# [Written request]
Can all of these lines be returned exactly?

# [Given material]
** start **

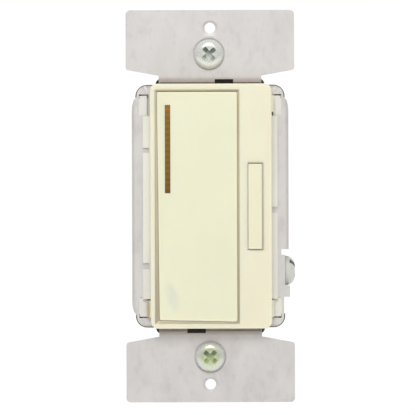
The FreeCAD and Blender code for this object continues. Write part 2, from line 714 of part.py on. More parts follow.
def make_tray():
    """White tray behind the strap, with lugs that fill the strap's corner windows."""
    tray = new_body("inner_tray")
    back = size("tray_thickness")
    half_width = size("tray_half_width")
    pad(tray, "plate", "Y", 0, back, [rect(
        -half_width, half_width, -size("tray_half_height"), size("tray_half_height"))])
    round_edges(tray, "corners", 4.2, lambda edge: upright_corner(
        edge, half_width, size("tray_half_height")))
    pocket(tray, "opening", "Y", 0, back, [rect(-16.4, 16.4, -30.4, 30.4)])
    lugs = []
    gaps_beside = {(-1, 1): 0.1, (-1, -1): 0.1, (1, 1): 0.0, (1, -1): 0.0}
    for (side, end), gap in gaps_beside.items():
        inner = (size("lug_inner") + gap) * side
        outer = half_width * side
        low = size("window_low") * end
        high = size("lug_top") * end
        lugs.append([(inner, low), (outer, low), (outer, high), (inner, high)])
    pad(tray, "lugs", "Y", size("lug_front"), 0.4, lugs)


def terminal_sites():
    """Name, side and height of each line-voltage terminal."""
    return (("line", -1, size("terminal_height")), ("load", -1, -size("terminal_height")),
            ("traveler", 1, size("terminal_height")))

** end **

# [Exercise output]
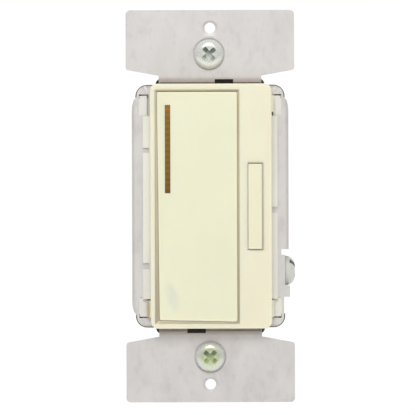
The FreeCAD and Blender code for this object continues. Write part 2, from line 714 of part.py on. More parts follow.
def make_tray():
    """White tray behind the strap, with lugs that fill the strap's corner windows."""
    tray = new_body("inner_tray")
    back = size("tray_thickness")
    half_width = size("tray_half_width")
    pad(tray, "plate", "Y", 0, back, [rect(
        -half_width, half_width, -size("tray_half_height"), size("tray_half_height"))])
    round_edges(tray, "corners", 4.2, lambda edge: upright_corner(
        edge, half_width, size("tray_half_height")))
    pocket(tray, "opening", "Y", 0, back, [rect(-16.4, 16.4, -30.4, 30.4)])
    lugs = []
    gaps_beside = {(-1, 1): 0.1, (-1, -1): 0.1, (1, 1): 0.0, (1, -1): 0.0}
    for (side, end), gap in gaps_beside.items():
        inner = (size("lug_inner") + gap) * side
        outer = half_width * side
        low = size("window_low") * end
        high = size("lug_top") * end
        lugs.append([(inner, low), (outer, low), (outer, high), (inner, high)])
    pad(tray, "lugs", "Y", size("lug_front"), 0.4, lugs)


def terminal_sites():
    """Name, side and height of each line-voltage terminal."""
    return (("line", -1, size("terminal_height")), ("load", -1, -size("terminal_height")),
            ("traveler", 1, size("terminal_height")))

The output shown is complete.